Excellent discussion, some history and some fine real-world information.
Yes, we spend a lot of time reading the specs and hitching our wagon to them.
I know there must be a reason company engineers choose to go down a path, especially if the design and layout and internal programming are already done.
I know that even the expensive (for its time) ID-5001 had major problems with the humidity sensor. Yet temperature on this, and the now-defunct TWI was usually extremely close to my precious mercury thermometers with gradations fine enough to resolve about 1/2 a degree.

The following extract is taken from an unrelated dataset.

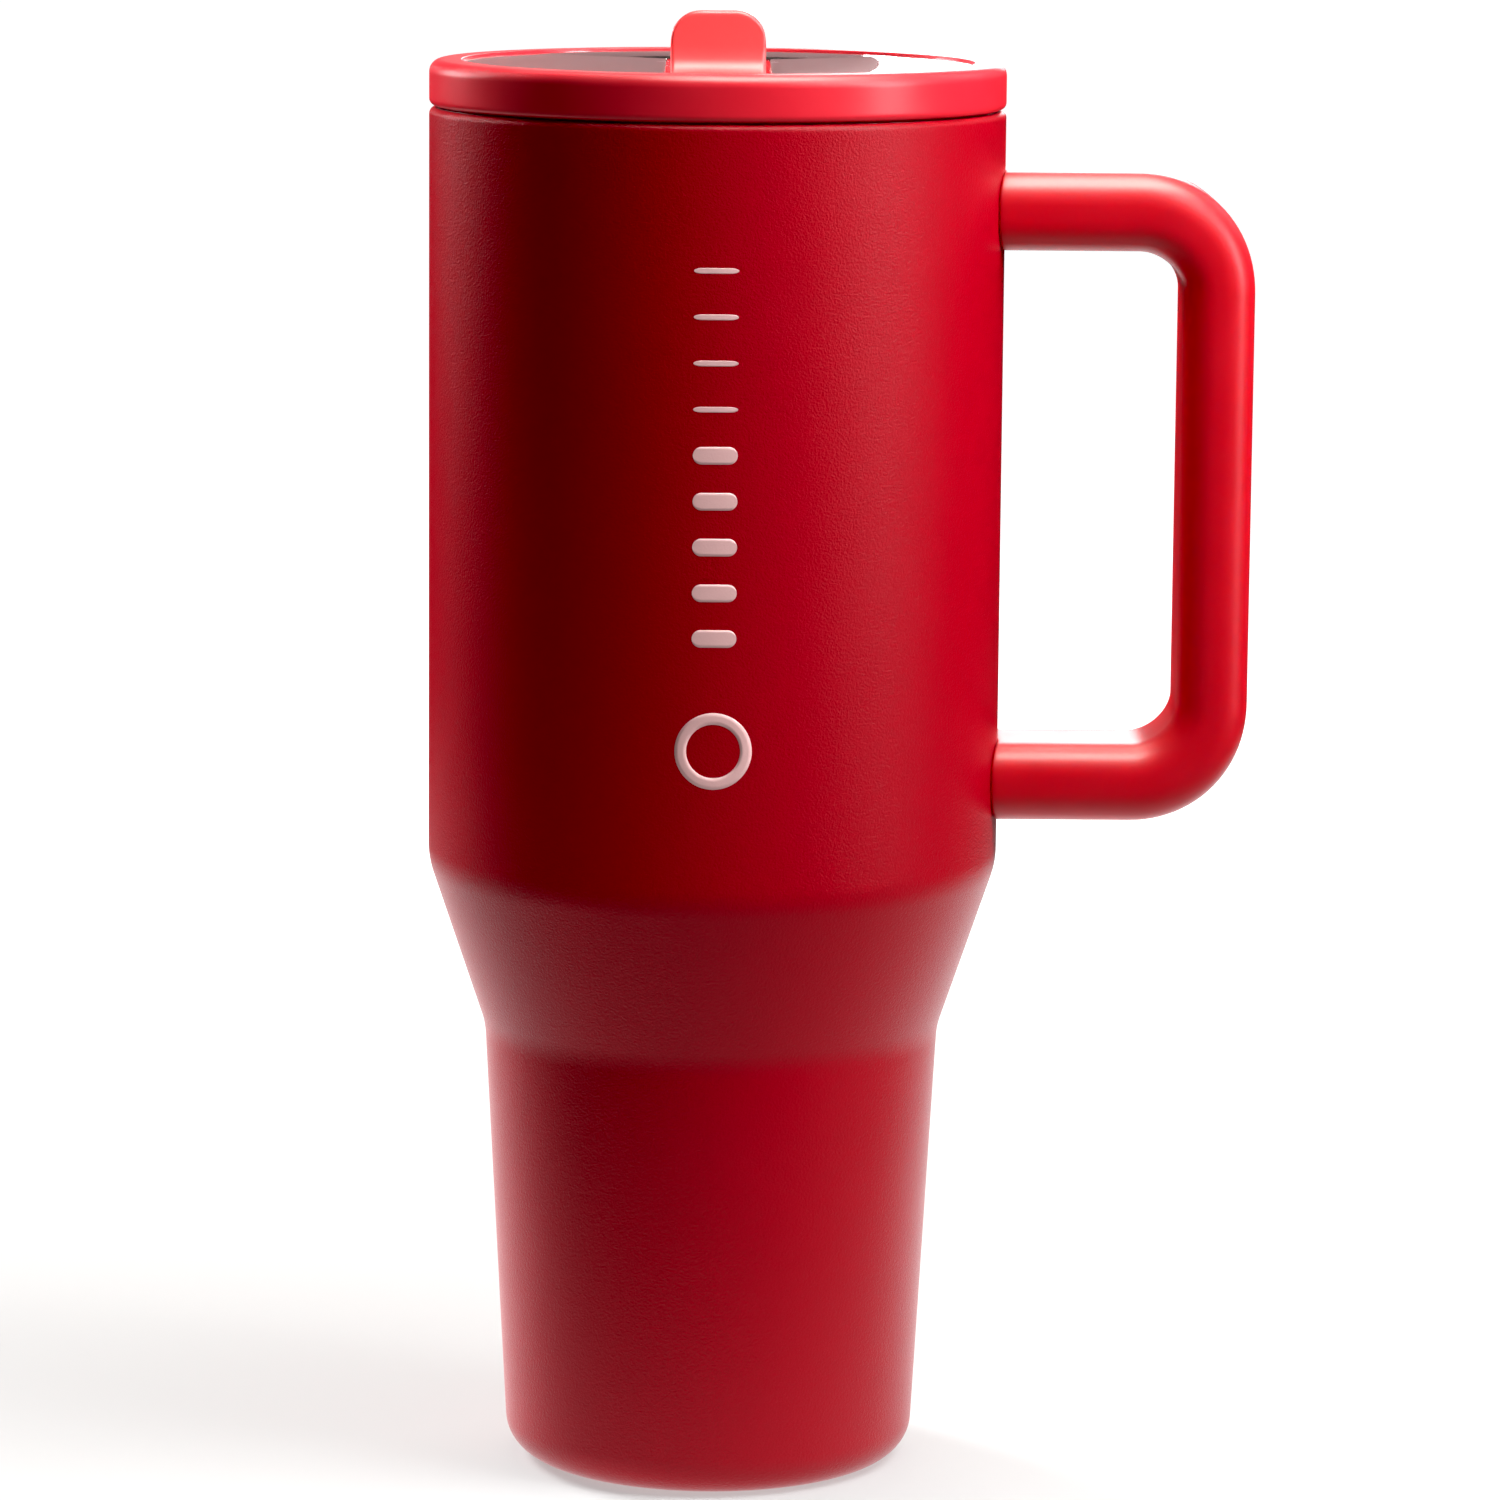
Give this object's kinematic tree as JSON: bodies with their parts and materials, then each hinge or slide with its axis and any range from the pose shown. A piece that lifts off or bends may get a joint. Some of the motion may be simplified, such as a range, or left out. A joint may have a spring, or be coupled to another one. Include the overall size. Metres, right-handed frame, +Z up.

Its interesting to hear the platinum wire sensor wasn't as accurate in those settings (I know we're talking humidity here) but a R M Young device has a platinum wire sensor and is very expensive so one would think that if there weren't accuracy behind it, even the US Government and Universities with deeper pockets would opt for the method that gives best results.
Anyway, I know the precision of some of the accurite home monitors has been exceptional (hard to know accuracy since I don't have any way of testing them in a controlled setting like a salt controlled humidity environment like the calibrators for Vaisala and otherss. But over all, through humid summer and now fall and entering into heating season indoors with the floor creaking low humidity, two of them are always the same or withing digit bobble of the same.
But I'm not sure what technology they are using.
Are all the Arduino sensors using the same technology as the SHT uses?